Commentary & Analysis
When Mail Disappears (and Gets Found Again)
Thinking about adding mail tracking to your roster of services? It takes extra cost and effort, so how would you pitch the value to your clients? Case studies from Pitney Bowes show that mail tracking can benefit more than just high-volume mailers looking to tweak in-home delivery dates. It can solve problems and save your clients from major marketing disasters.
By Heidi Tolliver-Walker
Published: October 3, 2018
Thinking about adding mail tracking to your roster of services? It takes extra cost and effort, so how would you pitch the value to your clients? On its website, Pitney Bowes has a great collection of case studies that show how its mail tracking service, TrackMyMail, not only benefitted the client, but actually prevented major marketing disasters. If your client faced one of these situation without mail tracking, what would they do? It’s a fair question. Here are three examples. You can check out the entire collection of case studies here.
The Case of the Missing Gift Cards
A national upscale restaurant chain was launching its largest ever direct mail campaign, with $50 gift cards going to nearly 2 million homes. Cost to the client was not only in the high-value cards, but also in the additional staffing and stocking of foods items during the promotion window.
The chain used PB’s TrackMyMail services to make sure everything moved along as planned. The promotion was going along great...except in one market. Redemption rates were near zero. Using TrackMyMail, it was determined that all of the mailers in that market had been mishandled (translation: “lost”). The mail was located and rerouted to its proper destination and the promotion ended up being most successful in the chain’s history.
When a Driver Bet No One Would Find the Mail
A casino used monthly loyalty mailings to build repeat business, and customers very much looked forward to receiving them each month. But one month, a lot of customers complained that they had not received their mailings. Where did the mailers go?
The casino checked the TrackMyMail reports. While the top-line numbers showed that a large percentage of the mail had been delivered, when the casino viewed delivery by SCF, the problem was revealed. In one SCF, despite the fact that the casino had signed shipment authorizations, there were no scans at all. It turned out, the person signing for them was not even a USPS employee. The casino’s trucking company had used a third-party delivery firm whose driver signed for the mail then dumped the palette into a warehouse instead of delivering it.
Avoiding a Date With Disaster
In advance of the prom season, a tuxedo rental company sent out thousands of mailers that included a coupon. However, the mailers were delivered much earlier than expected, and customers began showing up in stores to redeem the coupon before the local stores were even aware of the promotion. Customers just started showing up with coupons and the stores were unprepared.
Using TrackMyMail, the rental company was able to pinpoint exactly, down to the ZIP code, where the mail would hit early. With this information, it emailed stores in the affected areas and told them on a daily basis when customers would be coming in with the coupons. They were able to tell each store approximately how many people to expect, ensuring that the store had the information and inventory it needed to meet critical prom season demand.
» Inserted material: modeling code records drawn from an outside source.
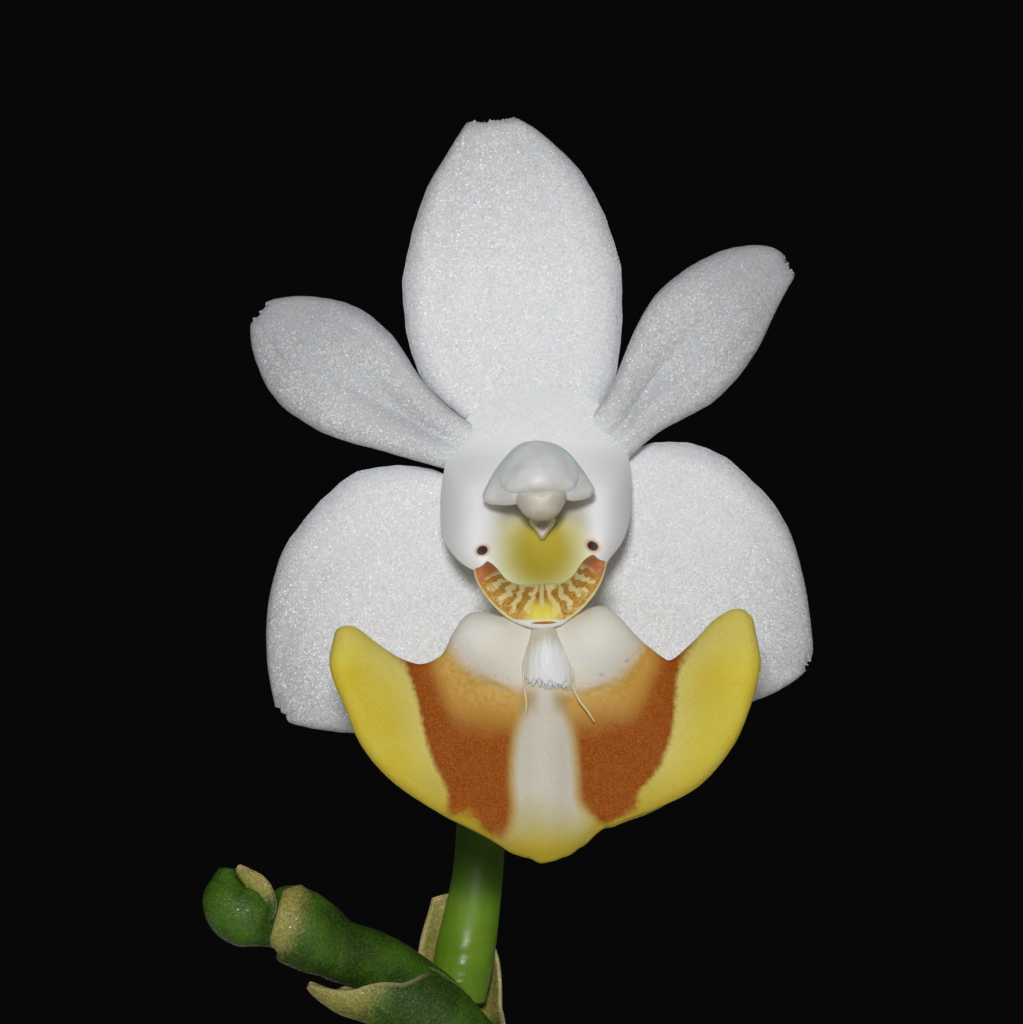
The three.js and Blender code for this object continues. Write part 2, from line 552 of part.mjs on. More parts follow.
const TEPALS = {
  dorsal_sepal: tepal(DORSAL_SEPAL, { base: 0.7, lean: -0.6, turnBack: 0.2 }),
  left_petal: tepal(LEFT_PETAL, { base: -0.35, lean: -0.35, turnBack: 0.2, channel: 0.3 }),
  right_petal: tepal(RIGHT_PETAL, { base: -0.35, lean: -0.35, turnBack: 0.2, channel: 0.3 }),
  left_lateral_sepal: tepal(LEFT_LATERAL_SEPAL, { base: 0.65, lean: 0.5, turnBack: 0.25 }),
  right_lateral_sepal: tepal(RIGHT_LATERAL_SEPAL, { base: 0.65, lean: 0.5, turnBack: 0.25 }),
};

place(plant, "pot", potGeometry(), CLAY);
place(plant, "bark_mix", mixGeometry(), BARK);
place(plant, "stem", stemGeometry(), STALK_GREEN);
LEAVES.forEach((leaf, i) => place(plant, `leaf_${i + 1}`, leafGeometry(leaf), LEAF_GREEN));
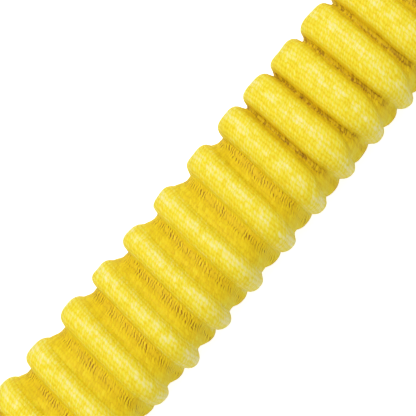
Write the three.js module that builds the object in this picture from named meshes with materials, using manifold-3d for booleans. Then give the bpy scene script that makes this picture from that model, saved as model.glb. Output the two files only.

It’s always fun to read someone else’s near disaster stories, especially when they provide on-the-ground proof that mail tracking benefits more than just high-volume mailers looking to tweak their in-home delivery dates. While each of these cases was very different, in each, you can imagine the disaster that would have ensued if mail tracking services hadn’t been used.
So if your clients think mail tracking is too much trouble and costs too much, ask them this: What would avoiding a disaster like one of these might be worth to their business?